Of late, I've realised that a lot of time has passed, by objective standards, since days that for whatever reason I've treated as being more real, more alive, than anything I've experienced since. While I'm constantly filled with regret at what I lament is, in more melodramatic moments, a wasted life, there is also a sense that I'm owed something more for being such a dutiful servant of a particular code of conduct. It's as if the time spent living out someone else's dictum as to what I was supposed to be doing -- bad study choices, all that -- should not weigh the same as the time that was afforded to others who chose more wisely.
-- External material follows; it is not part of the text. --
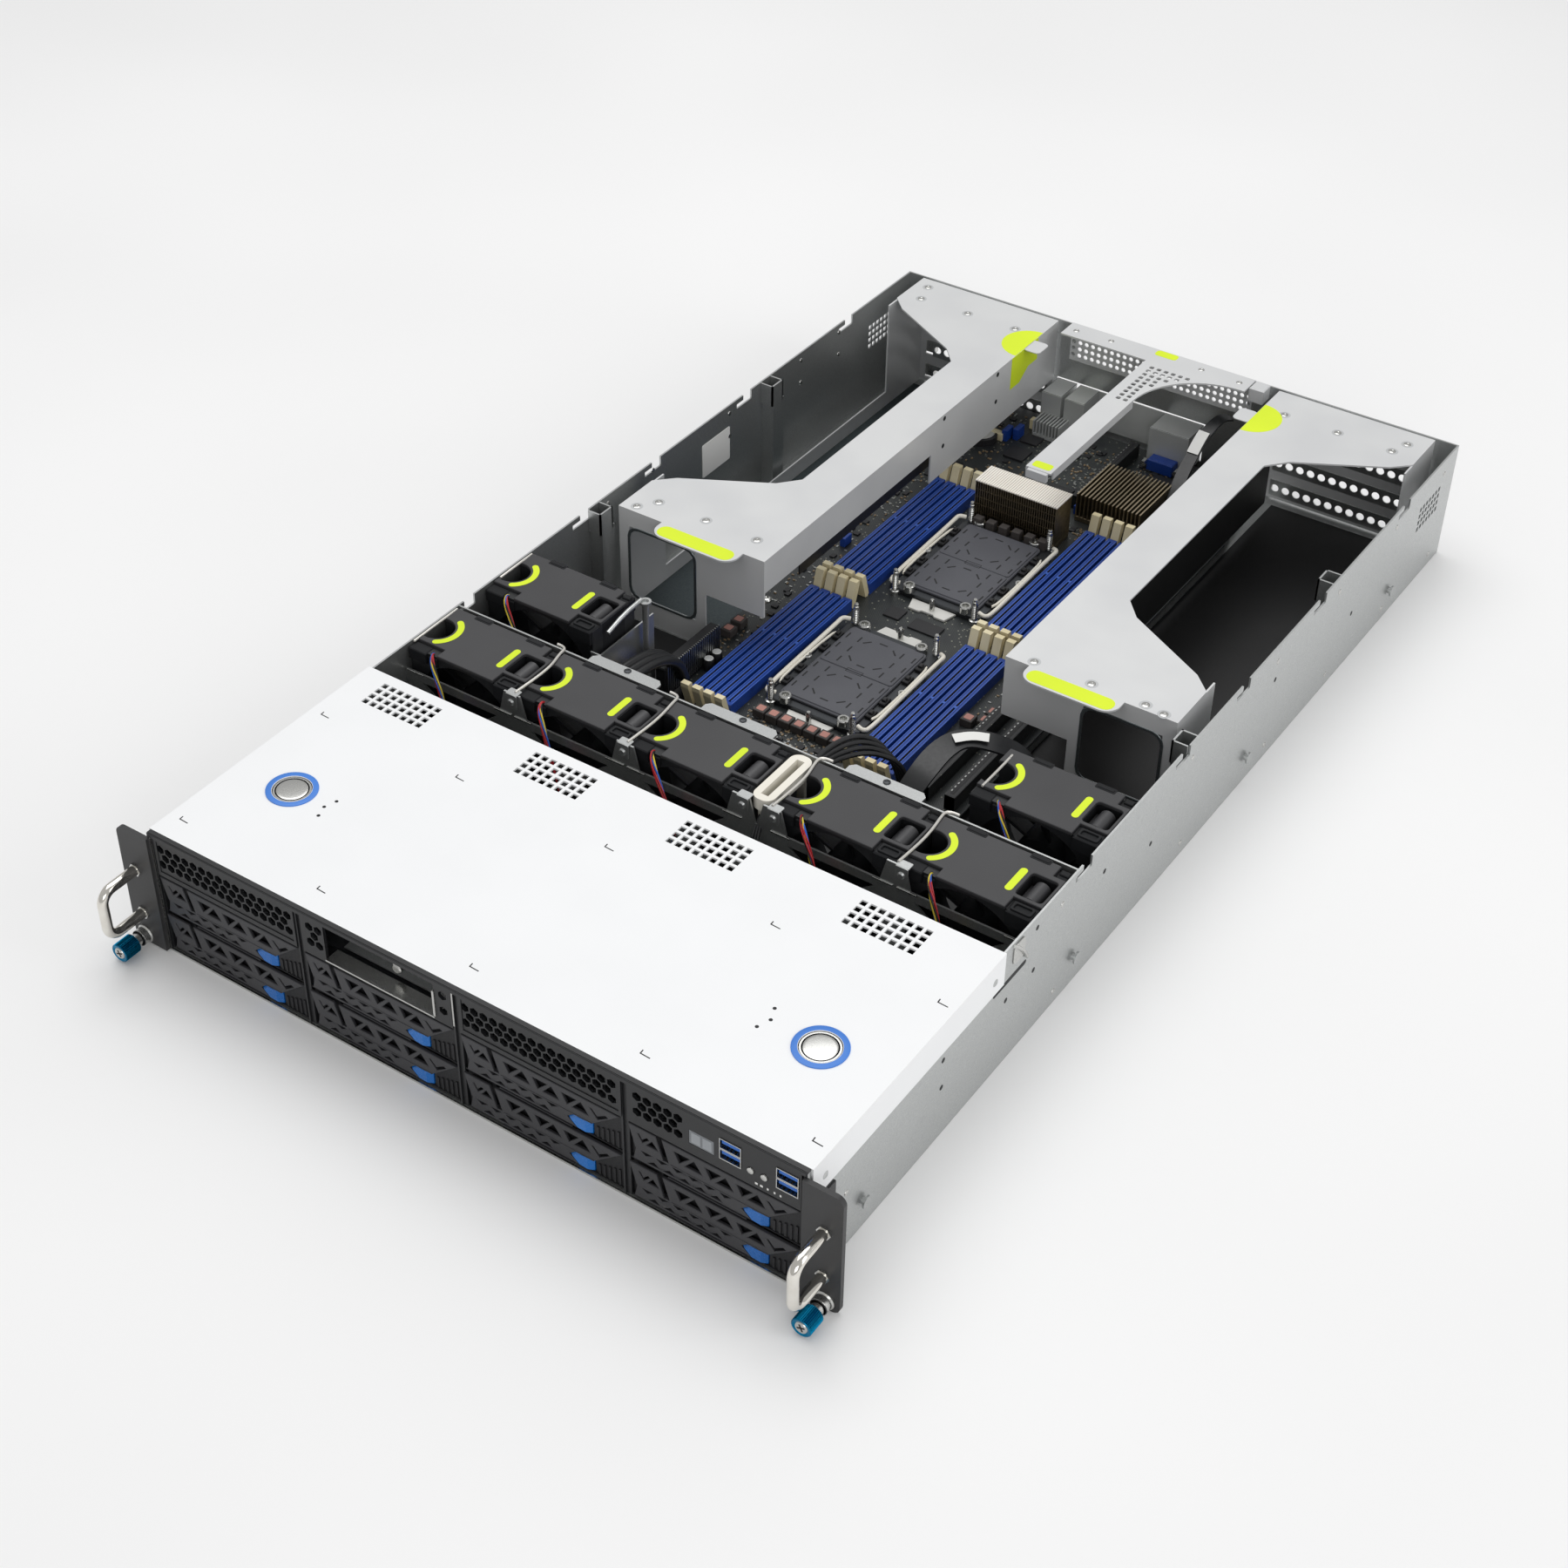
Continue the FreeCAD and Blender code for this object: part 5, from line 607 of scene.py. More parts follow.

When I look at people who I once painfully left, I'm left wondering if I could have completed a carefree youth in another life. (Likely I'd have found ways to complain about that too, of course.)
This has been unusually long, and disjointed, but it's a serious subject, and deserves more than my usually pithy platitudes. All said, as things stand, I don't see any reasons to pursue anything. Part of me thinks I can be happy locked away by myself with my books and poetry to protect me. But every year the evidence to the contrary mounts. I know who I want to be. But I want what I can't have. So what am I waiting for, exactly? I am beyond change. I am what I always have been, only now, more honest about it.